*TO DO*: Quote exactly, and only, the lines from the one with "over its foot" down to the one with "before = set(bpy.data.objects)", both included.

*GIVEN MATERIAL*:
__________________________________________________

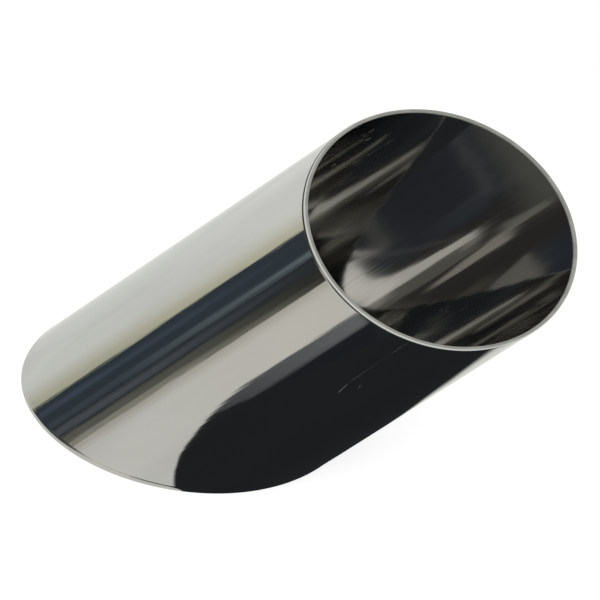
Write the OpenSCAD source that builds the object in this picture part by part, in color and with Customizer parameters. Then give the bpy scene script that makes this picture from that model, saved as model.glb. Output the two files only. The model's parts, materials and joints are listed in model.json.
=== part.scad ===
// Exhaust tip: one straight length of round stainless tube with a slanted cut at each end.
// The foot cut lies on the ground plane, so the tube leans over its longer side.
// Origin: where the tube axis meets the foot cut. +Z up, +X the way the tube leans.

/* [Tube] */
// Outside diameter of the tube
tube_d = 76.2; // [50:0.1:102]
// Thickness of the tube wall
wall_t = 1.2; // [0.8:0.1:3]
// Length along the axis, between the middles of the two cuts
axis_len = 90; // [60:1:200]

/* [Cuts] */
// Slant of the foot cut, measured from a square cut
foot_slant = 39; // [0:1:45]
// Slant of the mouth cut, measured from a square cut
mouth_slant = 47; // [0:1:49]
// Turn of the mouth cut about the tube axis, away from the foot cut
mouth_turn = 35; // [0:1:60]

/* [Hidden] */
$fn = 128;

outer_r = tube_d / 2;
bore_r = outer_r - wall_t;
// How far a slanted cut reaches along the axis, each side of its middle
foot_reach = outer_r * tan(foot_slant);
mouth_reach = outer_r * tan(mouth_slant);
// Spare length that the cuts and the drill run past the metal
run_past = wall_t;
blank_start = -foot_reach - run_past;
blank_len = foot_reach + axis_len + mouth_reach + 2 * run_past;
// Width of a block that covers a slanted cut from tip to tip
saw_w = 2 * (outer_r + run_past) / cos(max(foot_slant, mouth_slant));

// Straight tube blank along +Z, longer than the finished part at both ends
module tube_blank() {
    translate([0, 0, blank_start])
        difference() {
            cylinder(r = outer_r, h = blank_len);
            translate([0, 0, -run_past])
                cylinder(r = bore_r, h = blank_len + 2 * run_past);
        }
}

// Block of waste below a cut through the origin, the cut slanting down towards +X
module waste_below(slant, depth) {
    rotate([0, slant, 0])
        translate([-saw_w / 2, -saw_w / 2, -depth])
            cube([saw_w, saw_w, depth]);
}

// The tube on its own axis: the foot cut at the origin and the mouth cut at axis_len
module cut_tube() {
    difference() {
        tube_blank();
        waste_below(-foot_slant, 2 * foot_reach + 4 * run_past);
        translate([0, 0, axis_len])
            rotate([0, 0, mouth_turn])
                mirror([0, 0, 1])
                    waste_below(mouth_slant, 2 * mouth_reach + 4 * run_past);
    }
}

// One piece of mirror-polished tube, leaning over its foot
module slash_cut_tube() {
    color("silver")
        rotate([0, foot_slant, 0])
            cut_tube();
}

slash_cut_tube();
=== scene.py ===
# Mirror-polished exhaust tip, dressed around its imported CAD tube. Lengths are in metres.
import json
import math

import bpy
from mathutils import Matrix, Vector


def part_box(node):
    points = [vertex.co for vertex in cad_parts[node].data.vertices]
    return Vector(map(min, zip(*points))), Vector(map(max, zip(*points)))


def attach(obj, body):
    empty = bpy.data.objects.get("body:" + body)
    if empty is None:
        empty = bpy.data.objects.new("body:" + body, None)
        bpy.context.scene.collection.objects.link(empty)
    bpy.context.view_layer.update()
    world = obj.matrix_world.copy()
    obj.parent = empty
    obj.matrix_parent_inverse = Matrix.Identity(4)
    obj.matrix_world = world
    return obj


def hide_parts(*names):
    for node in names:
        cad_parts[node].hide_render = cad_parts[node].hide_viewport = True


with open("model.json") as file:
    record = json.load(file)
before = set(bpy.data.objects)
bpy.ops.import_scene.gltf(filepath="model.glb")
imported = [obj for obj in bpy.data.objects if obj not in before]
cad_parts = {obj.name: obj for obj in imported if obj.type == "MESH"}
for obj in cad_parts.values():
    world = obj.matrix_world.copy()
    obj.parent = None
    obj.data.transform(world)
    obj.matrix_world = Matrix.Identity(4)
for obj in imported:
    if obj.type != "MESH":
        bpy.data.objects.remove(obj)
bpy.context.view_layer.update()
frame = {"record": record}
mm = 0.001
white = {"Color": [1, 1, 1, 1]}


# small helpers

def hexToLinear(hexColour):
    # sRGB hex to the linear RGBA that shader sockets take
    channels = [int(hexColour[i:i + 2], 16) / 255 for i in (1, 3, 5)]
    return [c / 12.92 if c <= 0.04045 else ((c + 0.055) / 1.055) ** 2.4 for c in channels] + [1]


def addNode(tree, kind, inputs=None, **settings):
    # one node: its settings by name, its inputs as values or as sockets to link from
    node = tree.nodes.new(kind)
    for name, value in settings.items():
        setattr(node, name, value)
    for name, value in (inputs or {}).items():
        if isinstance(value, bpy.types.NodeSocket):
            tree.links.new(value, node.inputs[name])
        else:
            node.inputs[name].default_value = value
    return node


def mathNode(tree, operation, *values):
    return addNode(tree, "ShaderNodeMath", dict(enumerate(values)), operation=operation).outputs[0]


def fade(tree, value, low, high):
    # 0 at low and beyond, 1 at high and beyond, smooth between; low may be the larger
    limits = {"Value": value, "From Min": low, "From Max": high}
    return addNode(tree, "ShaderNodeMapRange", limits, interpolation_type="SMOOTHSTEP").outputs[0]


def mixColour(tree, share, under, over):
    node = addNode(tree, "ShaderNodeMix", {0: share, 6: under, 7: over}, data_type="RGBA")
    return node.outputs[2]


def emptyMaterial(name):
    material = bpy.data.materials.new(name)
    material.use_nodes = True
    material.node_tree.nodes.clear()
    return material, material.node_tree


def meshObject(name, verts, faces, materials):
    mesh = bpy.data.meshes.new(name)
    mesh.from_pydata([tuple(v) for v in verts], [], faces)
    mesh.update()
    obj = bpy.data.objects.new(name, mesh)
    bpy.context.scene.collection.objects.link(obj)
    for material in materials:
        mesh.materials.append(material)
    return obj


# the tube: its radii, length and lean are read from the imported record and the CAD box

tube = {
    "node": "slash_cut_tube",
    "mouthTurn": 35,        # degrees that the mouth cut is turned from the foot cut, as in the CAD
    "mouthSlant": 47,       # degrees from a square cut, as in the CAD
    # each edge of a rim is buffed round: how wide across the wall, and how far along it
    "mouthOuter": (0.30 * mm, 0.30 * mm),
    "mouthInner": (0.62 * mm, 0.7 * mm),
    "footOuter": (0.6 * mm, 1.6 * mm),
    "footInner": (0.15 * mm, 0.15 * mm),
    "neck": 0.07 * mm,      # the wall is dressed back this much behind the lip of the foot rim
    "neckRows": [d * mm for d in (0.12, 0.24, 0.36, 0.6, 1.2, 2, 3, 4.5, 6, 8)],    # and this far up
    "sectors": 540,         # mesh columns around the tube
    "wallRows": 36,         # mesh rows along each wall
    "roundRows": 5,         # rows over each rounded edge
    "edgeRow": 0.3 * mm,    # a close row beside each rounded edge keeps the wall's shading straight
}

boreMount = next(m for m in frame["record"]["mounts"] if m["kind"] == "bore")
axisDir = -Vector(boreMount["axis"]).normalized()   # the mount points out of the foot
boreR = boreMount["dims"]["r_mm"] * mm
nodeLow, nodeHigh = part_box(tube["node"])
outerR = (nodeHigh[1] - nodeLow[1]) / 2
footSlant = math.atan2(axisDir.x, axisDir.z)
mouthTurn = math.radians(tube["mouthTurn"])
mouthSlant = math.radians(tube["mouthSlant"])
axisLen = boreMount["dims"]["length_mm"] * mm - boreR * (math.tan(footSlant) + math.tan(mouthSlant))
downhill = Vector((math.cos(footSlant), 0, -math.sin(footSlant)))   # across the axis, down the lean
sideways = Vector((0, 1, 0))
print("tube: outer radius %.2f mm, bore %.2f mm, axis %.2f mm" % (outerR / mm, boreR / mm, axisLen / mm))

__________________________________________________

*EXERCISE SOLUTION*:
// One piece of mirror-polished tube, leaning over its foot
module slash_cut_tube() {
    color("silver")
        rotate([0, foot_slant, 0])
            cut_tube();
}

slash_cut_tube();
=== scene.py ===
# Mirror-polished exhaust tip, dressed around its imported CAD tube. Lengths are in metres.
import json
import math

import bpy
from mathutils import Matrix, Vector


def part_box(node):
    points = [vertex.co for vertex in cad_parts[node].data.vertices]
    return Vector(map(min, zip(*points))), Vector(map(max, zip(*points)))


def attach(obj, body):
    empty = bpy.data.objects.get("body:" + body)
    if empty is None:
        empty = bpy.data.objects.new("body:" + body, None)
        bpy.context.scene.collection.objects.link(empty)
    bpy.context.view_layer.update()
    world = obj.matrix_world.copy()
    obj.parent = empty
    obj.matrix_parent_inverse = Matrix.Identity(4)
    obj.matrix_world = world
    return obj


def hide_parts(*names):
    for node in names:
        cad_parts[node].hide_render = cad_parts[node].hide_viewport = True


with open("model.json") as file:
    record = json.load(file)
before = set(bpy.data.objects)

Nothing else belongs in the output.